An external view of the Saitama Super Arena in Tokyo.

Meis knows first-hand what that arms race looks like. His company, MEIS Architects, has offices in New York and Los Angeles, and he designed two current NFL stadiums: Paul Brown Stadium in Cincinnati and Lincoln Financial Field in Philadelphia. He’s also been among the architects to submit ideas for new venues in Los Angeles and San Diego. But no matter how many NFL owners light up at the thought of a 70,000-seat stadium with a retractable roof and seats that vibrate when the action on the field gets intense, Meis wants to push in the opposite direction. He believes the future looks smaller, more durable, and more versatile. Think Subaru Outback, not Maybach.

The primary concern, he says, is economics. Major stadium projects today start at a billion dollars and go up from there, and taxpayers typically foot the bill for much of that. To make things worse, some venues may not be around more than 20 to 30 years. Atlanta is scheduled to open a new $1.4 billion stadium in 2017, even though the Falcons’ current home, the Georgia Dome, debuted in 1992. Unless owners can find extra big-time events to host, a stadium may only be used 20 or so times per year. At 20 events a year over 30 years, that’s $1.6 million per event at a billion-dollar venue.

“We keep falling over ourselves about what’s the next big board? What’s the next thing you’re going to put in stadiums?” said Meis, whose best known work is theStaples Center in Los Angeles. “In reality, I think it’s coming back to the best stadium would be not to build it at all or if there’s a way to do it in a temporary way and save all that money on infrastructure.”

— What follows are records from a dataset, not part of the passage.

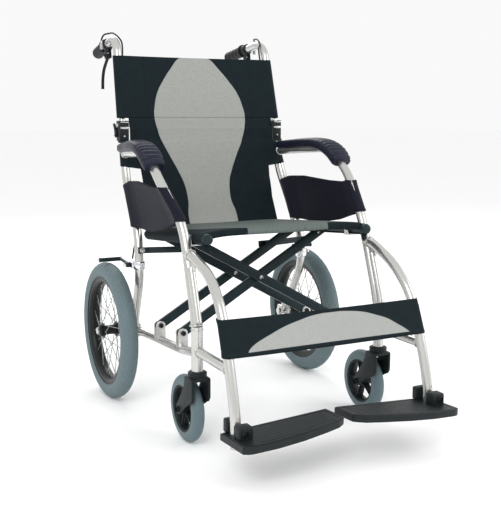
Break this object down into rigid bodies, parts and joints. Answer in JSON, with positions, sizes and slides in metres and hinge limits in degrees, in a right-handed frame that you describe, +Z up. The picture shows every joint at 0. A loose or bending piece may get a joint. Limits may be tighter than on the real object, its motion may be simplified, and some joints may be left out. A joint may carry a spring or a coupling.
{
  "type": "transport wheelchair",
  "caption": "Folding attendant-propelled wheelchair: cross-braced tube frame, sling seat and back, fold-down push handles with cable brakes, casters and flip-up footplates.",
  "frame": {"origin": "floor level, under the middle of the chair's length and width", "axes": "+Z up, the chair faces -Y (footplates), its right-hand side is at -X"},
  "size_m": [0.647, 1.0445, 0.942],
  "materials": {
    "black_grip": "soft black grip",
    "black_nylon": "woven black nylon",
    "black_plastic": "moulded black",
    "black_powder_coat": "satin blue-black powder coat",
    "bright_steel": "zinc plated",
    "cable_black": "plastic-sheathed cable",
    "champagne_aluminium": "satin champagne-silver tube",
    "grey_rubber": "blue-grey non-marking rubber",
    "navy_fabric": "dark navy-charcoal coated cloth",
    "navy_foam": "dark navy skin"
  },
  "bodies": {
    "right_frame": {"rear_upright_right": "champagne_aluminium", "armrest_upright_right": "champagne_aluminium", "leg_tube_right": "champagne_aluminium", "bottom_rail_right": "champagne_aluminium", "caster_housing_right": "champagne_aluminium", "upright_stiffener_right": "champagne_aluminium", "rail_saddle_right": "bright_steel", "armrest_pad_right": "navy_foam", "side_panel_right": "navy_fabric", "hinge_block_right": "black_plastic", "brake_bracket_right": "bright_steel", "rear_axle_right": "bright_steel", "brake_cable_lower_right": "cable_black", "back_sling_lower": "black_nylon", "calf_strap": "black_nylon"},
    "left_frame": {"rear_upright_left": "champagne_aluminium", "armrest_upright_left": "champagne_aluminium", "leg_tube_left": "champagne_aluminium", "bottom_rail_left": "champagne_aluminium", "caster_housing_left": "champagne_aluminium", "upright_stiffener_left": "champagne_aluminium", "rail_saddle_left": "bright_steel", "armrest_pad_left": "navy_foam", "side_panel_left": "navy_fabric", "hinge_block_left": "black_plastic", "brake_bracket_left": "bright_steel", "rear_axle_left": "bright_steel", "brake_cable_lower_left": "cable_black"},
    "brace_a": {"brace_to_left_rail": "black_powder_coat"},
    "brace_b": {"brace_to_right_rail": "black_powder_coat", "seat_sling": "black_nylon"},
    "upper_back_right": {"push_handle_right": "champagne_aluminium", "handle_grip_right": "black_grip", "brake_lever_mount_right": "black_plastic", "brake_cable_upper_right": "cable_black", "back_sling_upper": "black_nylon"},
    "back_release_lever_right": {"back_release_lever_right": "black_plastic"},
    "brake_lever_right": {"brake_lever_right": "black_plastic"},
    "brake_arm_right": {"brake_arm_right": "black_plastic"},
    "rear_wheel_right": {"rear_tyre_right": "grey_rubber", "rear_rim_right": "black_plastic"},
    "caster_fork_right": {"caster_fork_right": "black_plastic"},
    "caster_wheel_right": {"caster_tyre_right": "grey_rubber", "caster_rim_right": "black_plastic"},
    "footplate_right": {"footplate_right": "black_plastic"},
    "fold_link_right": {"fold_link_right": "black_powder_coat"},
    "upper_back_left": {"push_handle_left": "champagne_aluminium", "handle_grip_left": "black_grip", "brake_lever_mount_left": "black_plastic", "brake_cable_upper_left": "cable_black"},
    "back_release_lever_left": {"back_release_lever_left": "black_plastic"},
    "brake_lever_left": {"brake_lever_left": "black_plastic"},
    "brake_arm_left": {"brake_arm_left": "black_plastic"},
    "rear_wheel_left": {"rear_tyre_left": "grey_rubber", "rear_rim_left": "black_plastic"},
    "caster_fork_left": {"caster_fork_left": "black_plastic"},
    "caster_wheel_left": {"caster_tyre_left": "grey_rubber", "caster_rim_left": "black_plastic"},
    "footplate_left": {"footplate_left": "black_plastic"},
    "fold_link_left": {"fold_link_left": "black_powder_coat"}
  },
  "joints": [
    {"name": "fold", "type": "hinge", "parent": "right_frame", "child": "brace_a", "pos_m": [-0.205, -0.0878, 0.221], "axis": [0, -0.9962, 0.0872], "range_deg": [0, 42], "deforming": ["seat_sling", "back_sling_lower", "back_sling_upper", "calf_strap"]},
    {"name": "brace_cross", "type": "hinge", "parent": "brace_a", "child": "brace_b", "pos_m": [0, -0.07769, 0.33654], "axis": [0, -0.9962, 0.0872], "range_deg": [-84, 0]},
    {"name": "left_brace_foot", "type": "hinge", "parent": "brace_b", "child": "left_frame", "pos_m": [0.205, -0.0878, 0.221], "axis": [0, -0.9962, 0.0872], "range_deg": [0, 42]},
    {"name": "fold_link_right", "type": "hinge", "parent": "right_frame", "child": "fold_link_right", "pos_m": [-0.232, 0.1077, 0.391], "axis": [0, -0.9962, 0.0872], "range_deg": [0, 71.4]},
    {"name": "footplate_right", "type": "hinge", "parent": "right_frame", "child": "footplate_right", "pos_m": [-0.2375, -0.4333, 0.112], "axis": [0, -1, 0], "range_deg": [0, 86.1]},
    {"name": "back_fold_right", "type": "hinge", "parent": "right_frame", "child": "upper_back_right", "pos_m": [-0.2245, 0.2582, 0.697], "axis": [-1, 0, 0], "range_deg": [0, 100]},
    {"name": "back_release_right", "type": "hinge", "parent": "right_frame", "child": "back_release_lever_right", "pos_m": [-0.2398, 0.2642, 0.672], "axis": [1, 0, 0], "range_deg": [0, 12], "stiffness_Nm_per_rad": 0.02, "springref_deg": -17.19},
    {"name": "brake_lever_right", "type": "hinge", "parent": "upper_back_right", "child": "brake_lever_right", "pos_m": [-0.21162, 0.40447, 0.88338], "axis": [1, 0, 0], "range_deg": [0, 26], "stiffness_Nm_per_rad": 0.25, "springref_deg": -17.19},
    {"name": "brake_arm_right", "type": "hinge", "parent": "right_frame", "child": "brake_arm_right", "pos_m": [-0.2575, 0.1397, 0.352], "axis": [-1, 0, 0], "range_deg": [0, 2.4]},
    {"name": "rear_wheel_right", "type": "hinge", "parent": "right_frame", "child": "rear_wheel_right", "pos_m": [-0.289, 0.1997, 0.175], "axis": [1, 0, 0], "continuous": true},
    {"name": "caster_swivel_right", "type": "hinge", "parent": "right_frame", "child": "caster_fork_right", "pos_m": [-0.2365, -0.2438, 0.1755], "axis": [0, 0, 1], "continuous": true},
    {"name": "caster_wheel_right", "type": "hinge", "parent": "caster_fork_right", "child": "caster_wheel_right", "pos_m": [-0.2365, -0.1868, 0.076], "axis": [1, 0, 0], "continuous": true},
    {"name": "fold_link_left", "type": "hinge", "parent": "left_frame", "child": "fold_link_left", "pos_m": [0.232, 0.1077, 0.391], "axis": [0, -0.9962, 0.0872], "range_deg": [-71.4, 0]},
    {"name": "footplate_left", "type": "hinge", "parent": "left_frame", "child": "footplate_left", "pos_m": [0.2375, -0.4333, 0.112], "axis": [0, 1, 0], "range_deg": [0, 86.1]},
    {"name": "back_fold_left", "type": "hinge", "parent": "left_frame", "child": "upper_back_left", "pos_m": [0.2245, 0.2582, 0.697], "axis": [-1, 0, 0], "range_deg": [0, 100]},
    {"name": "back_release_left", "type": "hinge", "parent": "left_frame", "child": "back_release_lever_left", "pos_m": [0.2398, 0.2642, 0.672], "axis": [1, 0, 0], "range_deg": [0, 12], "stiffness_Nm_per_rad": 0.02, "springref_deg": -17.19},
    {"name": "brake_lever_left", "type": "hinge", "parent": "upper_back_left", "child": "brake_lever_left", "pos_m": [0.21162, 0.40447, 0.88338], "axis": [1, 0, 0], "range_deg": [0, 26], "stiffness_Nm_per_rad": 0.25, "springref_deg": -17.19},
    {"name": "brake_arm_left", "type": "hinge", "parent": "left_frame", "child": "brake_arm_left", "pos_m": [0.2575, 0.1397, 0.352], "axis": [-1, 0, 0], "range_deg": [0, 2.4]},
    {"name": "rear_wheel_left", "type": "hinge", "parent": "left_frame", "child": "rear_wheel_left", "pos_m": [0.289, 0.1997, 0.175], "axis": [1, 0, 0], "continuous": true},
    {"name": "caster_swivel_left", "type": "hinge", "parent": "left_frame", "child": "caster_fork_left", "pos_m": [0.2365, -0.2438, 0.1755], "axis": [0, 0, 1], "continuous": true},
    {"name": "caster_wheel_left", "type": "hinge", "parent": "caster_fork_left", "child": "caster_wheel_left", "pos_m": [0.2365, -0.1868, 0.076], "axis": [1, 0, 0], "continuous": true}
  ],
  "couplings": [
    {"joint": "brace_cross", "follows": "fold", "ratio": -2},
    {"joint": "left_brace_foot", "follows": "fold", "ratio": 1},
    {"joint": "fold_link_right", "follows": "fold", "ratio": 1.7},
    {"joint": "footplate_right", "follows": "fold", "ratio": 2.05},
    {"joint": "brake_arm_right", "follows": "brake_lever_right", "ratio": 0.085},
    {"joint": "fold_link_left", "follows": "fold", "ratio": -1.7},
    {"joint": "footplate_left", "follows": "fold", "ratio": 2.05},
    {"joint": "back_fold_left", "follows": "back_fold_right", "ratio": 1},
    {"joint": "brake_arm_left", "follows": "brake_lever_left", "ratio": 0.085}
  ]
}
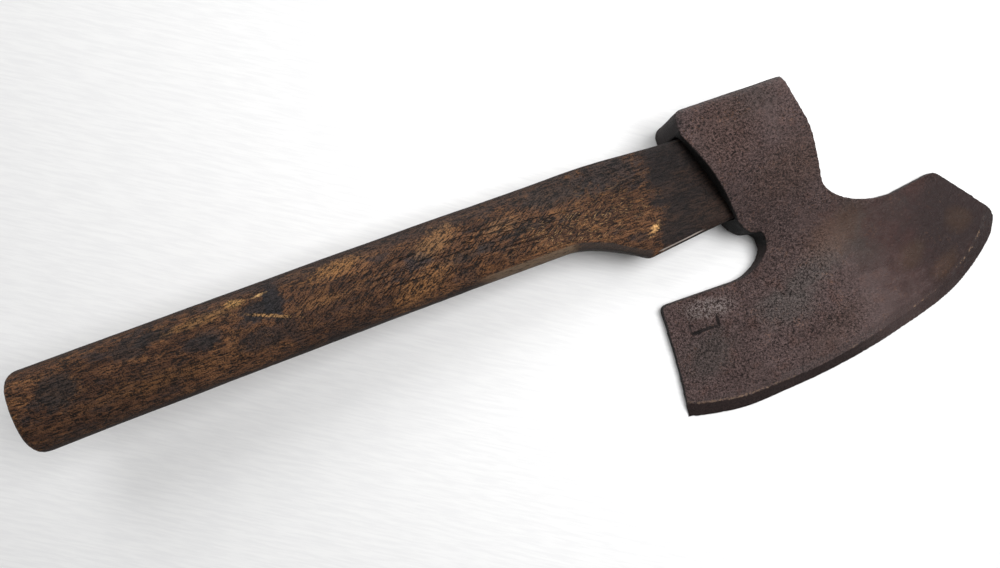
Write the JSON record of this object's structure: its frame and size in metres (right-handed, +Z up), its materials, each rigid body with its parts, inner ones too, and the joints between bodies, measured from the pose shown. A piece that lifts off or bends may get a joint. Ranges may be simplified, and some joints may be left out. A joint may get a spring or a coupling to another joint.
{
  "type": "goose wing axe",
  "caption": "Old hewing axe lying on its flat back: a forged head with a wide wing-shaped blade on a short straight wooden haft.",
  "frame": {"origin": "centre of the footprint, on the surface that the axe lies on", "axes": "+X along the haft towards the head, +Y from the cutting edge towards the poll, +Z up, away from the blade's flat back"},
  "size_m": [0.5208, 0.1656, 0.0714],
  "materials": {
    "rusted_iron": "forged iron under an even dark brown rust, finely pitted, with worn lighter edges",
    "dark_wood": "old hand-worn wood, dark brown with golden worn streaks and black grime at its edges"
  },
  "bodies": {
    "root": {"axe_head": "rusted_iron", "haft": "dark_wood"}
  },
  "joints": []
}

Meis isn’t kidding about the ideal stadium being no stadium at all. He’s fascinated by the Palio de Siena, a centuries-old horse race that takes place in Tuscany’s Piazza del Campo. Nearly every day, the piazza stands as a grand public space in the center of town, but two times each year, it’s converted into an impromptu stadium where thousands of spectators flock to watch the race.

That pop-up stadium concept works better for events like the Olympics or World Cup, which come around every four years and may be hosted by countries without the means to fill those stadiums once the event is over. But another Meis concept — a building that changes, Optimus Prime-style, from a 20,000-seat basketball arena to a 35,000-seat soccer stadium — could provide a solution.

It sounds futuristic, but the transformable stadium has been a reality for more than a decade in Japan. Meis’ design for the Saitama Super Arena allows for a gigantic section of seats — along with all the plumbing and mechanical connections beneath them in the concourse — to rise up, slide back some 70 meters and plug back in with the smoothness and accuracy of a Swiss watch.